Por: Diego Macera
El Comercio, 21 de mayo de 2020
“¿Por qué no nos sinceramos y exigimos a todos los colegios privados cobrar la mitad de su pensión regular? Total, no están dando el servicio para el que los contraté. Por otro lado, yo sí sigo recibiendo igual que antes agua, luz y línea en mi celular, pero, aunque aún puedo, preferiría no tener que pagar ningún servicio. En esta situación de emergencia, ¿no sería justo también que se dejen de cobrar intereses a los préstamos y se pongan tasas máximas, o que se impida desalojar a las personas que no pueden pagar el alquiler? En verdad, todo sería más fácil si prohibimos que se despida a trabajadores o que se les baje el sueldo. Finalmente, ya que estamos en esas, deberíamos ser más conscientes y congelar de plano los precios de los bienes básicos, sobre todo alimentos y medicinas. Felizmente, por lo menos, el Congreso ya suspendió el pago de los peajes. A la gente no le alcanza para más”.
Estas demandas por mayor intervención económica son entendibles. Millones de familias han perdido ingresos y necesitan toda la ayuda que se les pueda alcanzar. Un mínimo de empatía y solidaridad deberían hacer obvio ese punto.
Pero las políticas públicas serias necesitan más que solo buenas intenciones. La empatía y la solidaridad pueden perfectamente ser el motivo, el fin y el combustible para la acción, pero no todo el diseño. Las mencionadas arriba son respuestas simples –y en ocasiones tan emocionales como equivocadas– a problemas complejos. Con dos décadas de siglo XXI encima, la tecnología ya permitiría, por ejemplo, que todos los días los peruanos usemos el celular para votar sobre leyes y políticas en una especie de Congreso ampliado desde los 130 miembros actuales a millones de ciudadanos.
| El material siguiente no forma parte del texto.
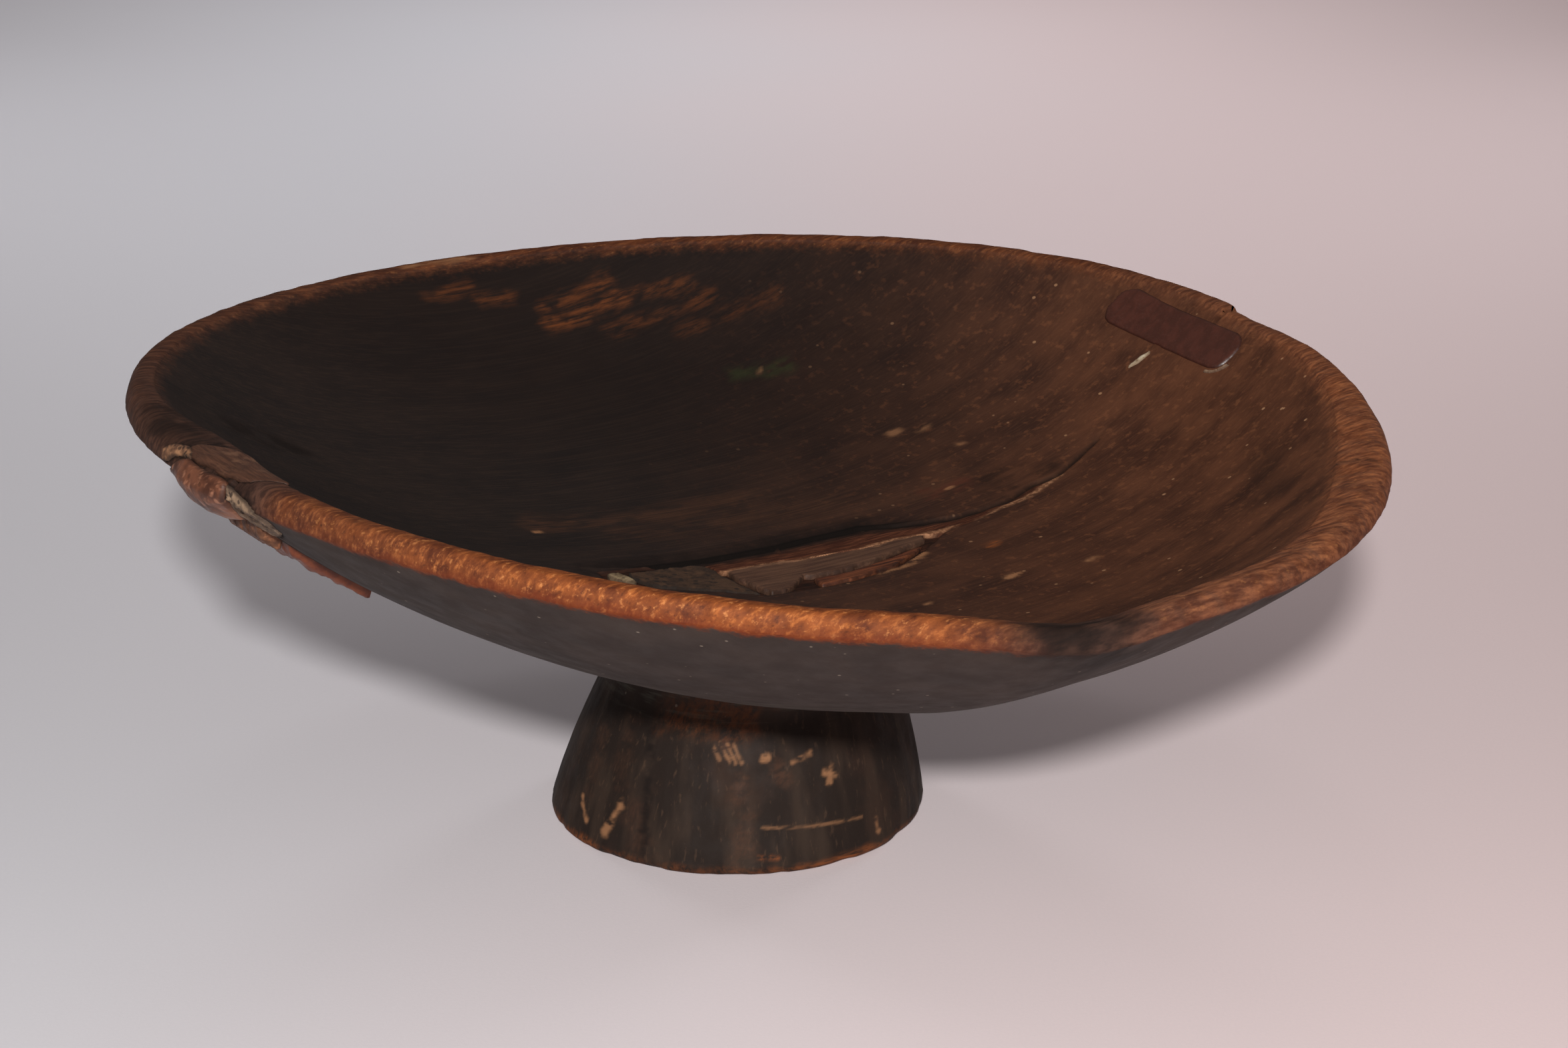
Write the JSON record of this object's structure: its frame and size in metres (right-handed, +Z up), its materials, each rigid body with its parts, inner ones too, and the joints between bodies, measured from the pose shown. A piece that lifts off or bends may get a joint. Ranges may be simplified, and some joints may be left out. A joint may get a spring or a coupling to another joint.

Democracia directa digital. ¿Cómo cree, estimado lector, que quedarían las votaciones masivas sobre las propuestas esbozadas en el primer párrafo? ¿Qué podría salir mal?
Como cualquier país, para ser viable, el Perú requiere de una clase política y técnica profesional que, a partir de la empatía y de su mandato de representación, diseñe soluciones realistas y sostenibles. En cierto modo, la política existe para canalizar e interpretar los pedidos básicos de la ciudadanía, reflexionar y darles una forma eficaz, respetuosa de derechos y responsable.
Eso, hoy, se ha perdido en el Perú. El político funge ahora más de megáfono del grupo al que representa que de líder ecuánime y filtro. El consenso de especialistas y la deliberación seria entre pares se reemplazan fácilmente por la encuesta y el ‘focus group’. Por ejemplo, un político responsable debería notar –y hacer notar– que poner a los colegios contra la pared perjudica a la larga a sus profesores y, sobre todo, a sus alumnos. Que impedir a las empresas ajustar su gasto en planilla hará que muchas quiebren, produciendo más desempleo. Que promover el no pago de servicios públicos pone en riesgo su continuidad y mantenimiento –y eso, en situación de emergencia, no es broma–. Que sobrerregular el sector financiero dejará fuera del mercado a las cajas y a las mypes que necesitan créditos, encareciendo los servicios para el resto. Nada de esto se comunica al público. No es popular y no vaya a ser que lo acusen de proempresa.
Más bien, la dinámica a la que nos estamos aproximando es a una con los siguientes actos: (i) el Congreso pone sobre la mesa una iniciativa legislativa poco responsable y tremendamente popular, (ii) el Ejecutivo responde con una política menos dañina, pero en espíritu similar, y (iii) el Congreso atenúa ligeramente su posición inicial y la aprueba.
A este ritmo, el país que celebrará su bicentenario no será uno empobrecido únicamente por el virus. La política no parece ya un dique de contención en contra del populismo más primario, parece su mecha.